Infertility, decreased sexual function and developmental disabilities in offspring are hazards associated with reproductive toxins. Though genetics often play a large role in these issues, many substances have been identified as reproductive toxicants and also play a role. Substances of concern which are known or suspected to be reproductive toxins, and are relevant to the building industry, include cadmium, halogenated flame retardants, mercury, PFCs and phthalates.

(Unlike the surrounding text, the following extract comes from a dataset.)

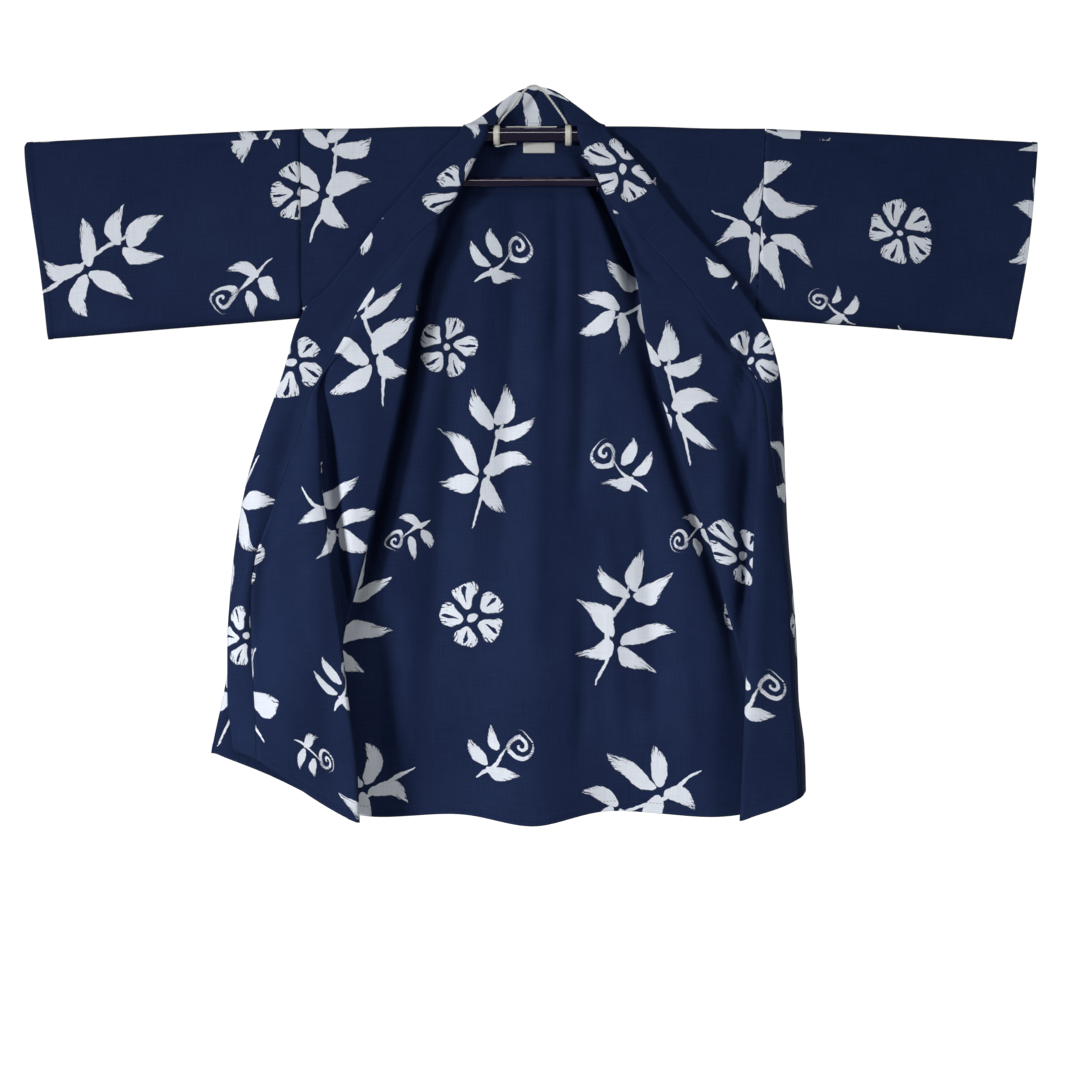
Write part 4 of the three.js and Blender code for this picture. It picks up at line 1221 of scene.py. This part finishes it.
# A thin white wire lies on the tube, and a short knot and tail hang from the left ring.
TUBE_TOP, RING_FOOT = ROD_DOWN - TUBE_RADIUS, ROD_DOWN + RING_RADIUS
TUBE_WIRE = [(x, 0, 0.9 - TUBE_TOP) for x in (-34, -20, 0, 14, 31)]
RING_TAIL = [
    (-RING_OUT - 2, -3, -RING_FOOT - 0.4),
    (-RING_OUT + 2, -5, -RING_FOOT - 1.6),
    (-38, -4, 0.6 - RING_FOOT),
    (-30, -2, 2 - RING_FOOT),
    (-21, 0, 2.2 - RING_FOOT),
]
for name, points, radius in (("tube_wire", TUBE_WIRE, 0.8), ("ring_tail", RING_TAIL, 1.1)):
    wire = twisted_cord(name, bspline(np.array(points, float), 6) * MM, radius * MM, WIRE_PITCH * MM)
    wire.data.materials.append(CORD_WHITE)

# ---------- the garment ----------
COTTON = cotton("indigo_cotton")
THREAD = navy_thread()
BEAD = ((-0.5, 0.15), (-0.36, 0.85), (0, 1), (0.36, 0.85), (0.5, 0.15))  # place along a stitch, share of its radius
BEAD_SIDES = 6
BEAD_SUNK = 0.16  # how deep a stitch's ends dip into the cloth
CUT_SHIFT = {
    "back": (30, -140),
    "front_left": (120, -420),
    "front_right": (250, -60),
    "sleeve_left": (60, -240),
    "sleeve_right": (200, -500),
    "collar": (150, 40),
}


def stitches(name, paths, length=3.0, pitch=4.6, radius=0.28):
    """Sewing thread along paths of (points, outward normals) in millimetres, one long bead for each stitch."""
    points, faces = [], []
    for path, normals in paths:
        along = lengths_along(path)
        for at in np.arange(pitch / 2, along[-1], pitch):
            direction = at_length(at + 1, along, path) - at_length(at - 1, along, path)
            direction /= np.linalg.norm(direction)
            normal = at_length(at, along, normals)
            normal /= np.linalg.norm(normal)
            cross = np.cross(direction, normal)
            faces += tube_faces(len(points), len(BEAD), BEAD_SIDES)
            for t, share in BEAD:
                middle = at_length(at, along, path) + direction * t * length - normal * BEAD_SUNK * (2 * t) ** 2
                points += ring_points(middle, cross, normal, radius * share, BEAD_SIDES)
    obj = shown(name, np.array(points) * MM, faces)
    obj.data.materials.append(THREAD)
    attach(obj, "root")
    return obj


def sewn(name, seam, grid, thick, uv, line, proud, ring=False):
    """A piece of cotton, and the thread of the seam along one line of its grid, on both of its faces."""
    obj = cloth_mesh(name + "_cloth", grid, thick, uv, CUT_SHIFT[name], ring)
    obj.data.materials.append(COTTON)
    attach(obj, "root")
    normals = grid_normals(grid, ring)[line]
    paths = [(grid[line] + normals * offset, normals * np.sign(offset)) for offset in (proud, -proud)]
    return obj, stitches(f"{name}_{seam}_stitches", paths)


def front_creases(grid, name):
    """The turned-out part has its own creases, and the layer under the pleat sinks."""
    columns = np.arange(grid.shape[1])
    turned = columns >= REAR_END
    under = np.clip((PLEAT_VALLEY - columns) / (2 * REFINE), 0, 1) * turned
    own = np.where(turned, crease_field(grid, TURNED_CREASES[name]), crease_field(grid, REAR_CREASES[name]))
    return own + crease_field(grid, UNDER_PLEAT[name]) * under


HEM_LINE = HEM_ROWS.index(HEM_STITCH) - len(HEM_ROWS)
CUFF_LINE = CUFF_ROWS.index(CUFF_STITCH) - len(CUFF_ROWS)
COLLAR_LINE = (slice(None), 2)

fronts = {}
for name, side in SIDES.items():
    grid, down_cloth = front_grid(side)
    fronts[name] = relax(grid, RELAX_TIMES, RELAX_FROM, len(grid) - len(HEM_ROWS))
    grid = bspline(fronts[name], REFINE, axis=1)
    grid[..., 1] -= front_creases(grid, name)
    uv = np.stack([arc_lengths(grid), -bspline(down_cloth, REFINE, axis=1)], axis=-1)
    obj, sewing = sewn("front_" + name, "hem", grid, hem_thickness(grid), uv, HEM_LINE, PLAIN / 2)
    # The panel widens towards its hem, where the collar's seam runs on the slant.
    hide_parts("front_" + name)

grid, down_cloth = back_grid()
grid = bspline(grid, BACK_REFINE, axis=1)
grid[..., 1] -= crease_field(grid, BACK_INSIDE)
across = arc_lengths(grid)
middle = across[:, across.shape[1] // 2][:, None]
uv = np.stack([across - middle, -bspline(down_cloth, BACK_REFINE, axis=1)], axis=-1)
back, sewing = sewn("back", "hem", grid, hem_thickness(grid), uv, HEM_LINE, PLAIN / 2)
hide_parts("back")

for name, side in SIDES.items():
    grid = bspline(sleeve_grid(side), SLEEVE_REFINE, axis=1, ring=True)
    around = np.concatenate([grid, grid[:, :1]], axis=1)
    uv = np.stack([np.abs(around[..., 0]), -arc_lengths(around)], axis=-1)
    thick = np.full(grid.shape[:2], PLAIN)
    thick[-len(CUFF_ROWS) :] = HEMMED
    thick[-len(CUFF_ROWS)] = PLAIN * GROOVE
    obj, sewing = sewn("sleeve_" + name, "cuff", grid, thick, uv, CUFF_LINE, HEMMED / 2, ring=True)
    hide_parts("sleeve_" + name)

grid = bspline(collar_grid(fronts), COLLAR_REFINE, axis=1)
grid[..., 1] -= crease_field(grid, LEFT_TURNED + RIGHT_TURNED)
along = lengths_along(grid[:, 0])
uv = np.stack([arc_lengths(grid), np.broadcast_to(-along[:, None], grid.shape[:2])], axis=-1)
collar, sewing = sewn("collar", "seam", grid, COLLAR_THICK, uv, COLLAR_LINE, COLLAR_THICK / 2)
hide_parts("collar_band")

LABEL_X, LABEL_DOWN = np.linspace(-12, 29, 18), np.linspace(60, 87, 12)
LABEL_THICK = 0.7
LABEL_OFF = 1.6  # from the mid-surface of the back, a hair clear of its face
grid = np.array([[(x, back_depth(x, down) - LABEL_OFF, -down) for x in LABEL_X] for down in LABEL_DOWN])
label = cloth_mesh("neck_label_cloth", grid, LABEL_THICK, grid[..., ::2], (0, 0))
label.data.materials.append(white_fibre("label_white", 1400.0))
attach(label, "root")
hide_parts("neck_label")

# ---------- floor and light ----------
FLOOR_Z, FLOOR_REACH = -1.42, 30
floor_mesh = bpy.data.meshes.new("floor")
corners = [(x * FLOOR_REACH, y * FLOOR_REACH, FLOOR_Z) for x, y in ((-1, -1), (1, -1), (1, 1), (-1, 1))]
floor_mesh.from_pydata(corners, [], [(0, 1, 2, 3)])
floor = placed("floor", floor_mesh)
floor_nodes = Nodes("floor_pale")
floor_nodes.surface(
    Base_Color=(0.93, 0.93, 0.93, 1),
    Roughness=0.9,
    Specular_IOR_Level=0.1,
    Emission_Color=(1, 1, 1, 1),
    Emission_Strength=1.02,
)
floor.data.materials.append(floor_nodes.material)
# The floor shows white and lets the lamps alone light the cloth.
floor.visible_diffuse = floor.visible_glossy = False


def area_light(name, place, target, size, power, spread=math.pi):
    light = bpy.data.lights.new(name, "AREA")
    light.spread = spread
    light.shape = "RECTANGLE"
    light.size, light.size_y = size
    light.energy = power
    obj = placed(name, light)
    obj.location = place
    obj.rotation_mode = "QUATERNION"
    obj.rotation_quaternion = (Vector(target) - Vector(place)).to_track_quat("-Z", "Y")


BODY_AIM = (-0.06, 0, -0.80)
BEAM = math.radians(46)  # the side lamps' beams fall off towards the sleeves
area_light("key", (-3.1, -2.5, -0.4), BODY_AIM, (0.7, 0.7), 9.3, BEAM)
area_light("fill", (2.5, -3.2, -0.6), BODY_AIM, (1.2, 1.2), 2.9, BEAM)
area_light("strip", (0.0, -2.6, 1.9), (0, 0, -0.1), (2.4, 0.20), 15)
area_light("rear", (0.8, 3.6, 1.6), (0, 0, -0.5), (2.6, 2.0), 170)

AMBIENT, SEEN_WHITE = 0.085, 1.05
world = bpy.data.worlds.new("studio")
bpy.context.scene.world = world
world.use_nodes = True
world_nodes = world.node_tree
background = world_nodes.nodes["Background"]
background.inputs["Color"].default_value = (1, 1, 1, 1)
path = world_nodes.nodes.new("ShaderNodeLightPath")
strength = world_nodes.nodes.new("ShaderNodeMapRange")
strength.inputs["To Min"].default_value = AMBIENT
strength.inputs["To Max"].default_value = SEEN_WHITE
world_nodes.links.new(path.outputs["Is Camera Ray"], strength.inputs["Value"])
world_nodes.links.new(strength.outputs["Result"], background.inputs["Strength"])
bpy.context.scene.view_settings.view_transform = "Standard"
bpy.context.scene.view_settings.look = "None"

More information: Centers for Disease Control and Prevention
What Can I Do On My Project?
• Set tight goals for electricity use.
Cadmium, mercury, lead and particulates are released when coal is burned, so each kilowatt hour saved is a reduction in emissions which are hazardous to human health.
• Request Health Product Declarations (HPD) from product vendors and manufacturers.
An HPD identifies health hazards associated with product ingredients.
• Specify Restriction of Hazardous Substances Directive (RoHS)-compliant controls, wire, cable, electronic and electrical equipment, including lighting fixtures.
The European RoHS restricts the use of six hazardous materials (including mercury, lead, and cadmium) in the manufacture of electronic and electrical equipment.
• Ask insulation, furniture and fabric product manufacturers about Halogenated Flame Retardants.
Ask whether their products comply with relevant regulations by using a minimum amount of flame retardants and avoiding the most toxic flame retardants.
• Ask textile and carpet manufacturers whether their products contain long-chain PFCs for stain or water repellence.
Note: some long-chain PFC abbreviations to avoid include PFOA, PFAS, PFAC, PFHxS and PFOS.
• Specify stainless steel or galvanized finishes in lieu of cadmium coatings for fittings and other hardware materials.
• Select low-mercury fluorescent lamps and mercury-free lighting options.
• Avoid selection of equipment which requires batteries for power.
Consider hardwired or power-free alternatives when appropriate. Batteries contain toxic metals and acids which present hazards to people during recycling and disposal.